I was among the lucky ones.
I was one of the thousands of that got stranded in yesterday’s gridlock for the ages. My sister and I were trying to make it to my father’s house in Calhoun to celebrate his 76th birthday. I was aware of the weather and the growing gridlock when we left shortly after lunch. But I planned to take back roads to avoid the interstates and, based on the weather forecasts I’d seen, I was certain it wouldn’t be around long or be as bad as some thought, especially since we were traveling north.
Boy was I wrong.
We got as far as Alpharetta and the North Point area when the gridlock ensnared us. Moving at less than a mile per hour we sought refuge in Jose’s Mexican Grill at North Point Parkway and Webb Bridge Road.
A couple of hours later, it was clear neither the traffic nor the roads were getting any better. We started exploring options and realized I had a high school buddy who lived 5.1 miles away. Certainly we could get five miles, we thought.
Two more hours later we’d traveled two miles and had reached what appeared to be a complete standstill on Old Alabama Connector. Cars were unable to negotiate the hill. I was dressed warm enough to consider walking the rest of the way but my sister was not.
That’s when we were rescued by a hero in a red jeep.
Realizing we were going nowhere fast, I called my friend Jimmy Nall and he said he might have a friend who could come get us. So we pulled over and stopped at a daycare.
Al Lobuglio is a medical sales executive who lives in the Willow Springs neighborhood at Country Club of Roswell. He was in his red jeep Tuesday driving all over Roswell and Alpharetta rescuing neighbors and friends stranded in the icy gridlock. He also happens to be one of my friend Jimmy’s golf buddies.
Lobuglio’s red jeep came barreling into the parking lot where we were stopped in about 15 minutes. A dentist named Torrey Callaicutt was already in the jeep (she’d also been rescued) and Lobuglio’s wife Kelly. They had wine.

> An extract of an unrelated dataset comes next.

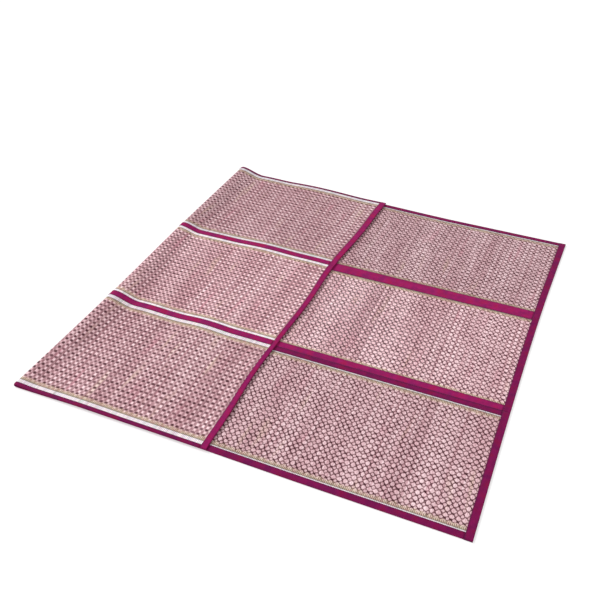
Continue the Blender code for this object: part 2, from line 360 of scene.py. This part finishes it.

Lubuglio told me they’d picked up about “11 or 12” people to that point. They’d also gotten kids home from Northwood Elementary and picked up a wine salesman, Steve Harvill, who had walked six miles up Highway 400.
They were headed back out to pick up more stranded motorists after dropping us off at Jimmy’s house. He’d made crab legs and had cold beer.
Angels in a red jeep and an old high school buddy living in Roswell. God bless ’em!